At 4:35 PM I was back in the van. I had sort of wanted an empanada rellena, as they looked good, but I reminded myself that I had just eaten and would also want to eat something this evening.
At 5:01 PM we were about to hit the cloud wall again, and just like that at 5:02 PM we were in the clouds again. It was now 5 C outside vs the 26 C that we were in ten minutes ago. Amazing right?


At 5:47 PM we again stopped at a gas station. Here they call bathroom breaks “technical stops – parada técnica) I paid 2980 ARS with my Indian credit card (206 INR – $2.47 USD) for a sweet treat (basically a prepacked Alfajor) and a coca cola zero. I actually wanted a coffee, but this bus while having a much better sound system than yesterday’s, did not have a place to put drinks. . . As such I didn’t fancy juggling a hot cup of coffee.

At 5:55 PM I was once more back in the van, and then at 7:38 PM I had them drop me off near Plaza 9 de Julio where I walked around the area a bit.






At 8:24 PM I decided to eat at Vaca Club located right on Plaza 9 de Julio. At 9:10 PN I asked for the bill.
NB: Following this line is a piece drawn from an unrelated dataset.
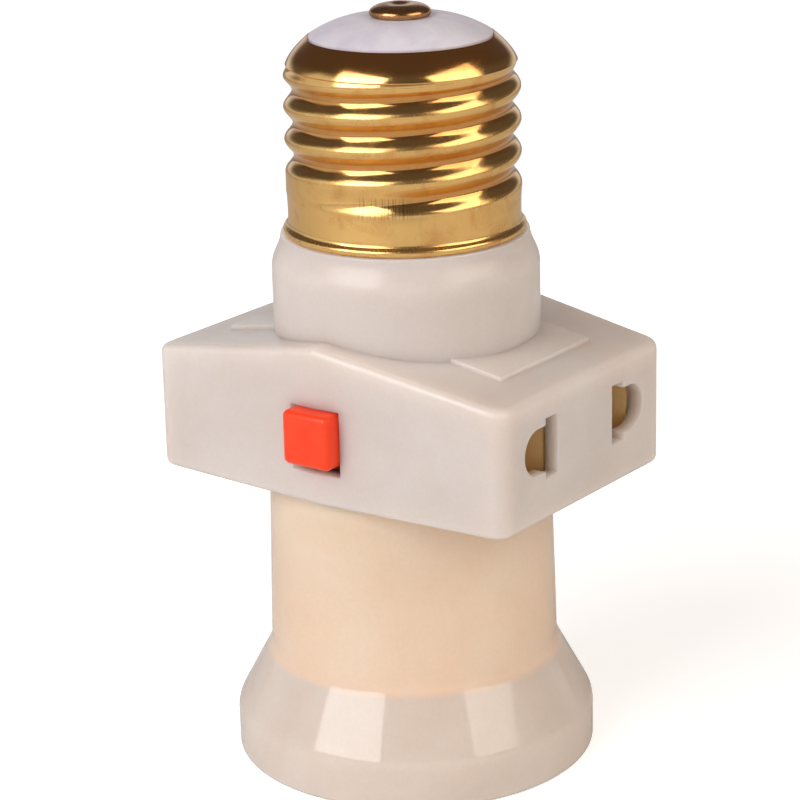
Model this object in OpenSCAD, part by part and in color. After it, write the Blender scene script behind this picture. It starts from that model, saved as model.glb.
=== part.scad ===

It was 17000 ARS which I paid with my Indian credit card (INR 1167 -$14 USD) and left a cash tip of 1700 ARS. I had eaten pepper beef and a glass of Trapiche Malbec wine.

From there, I walked back to my lodging, but at 9:49 PM I paid 4000 ARS cash for two nice looking, hearty, apple pastries which I planned to eat for breakfast tomorrow, finally arriving at the apartment at 9:52 PM.



If tomorrow is half as amazing as today, I will be incredibly happy!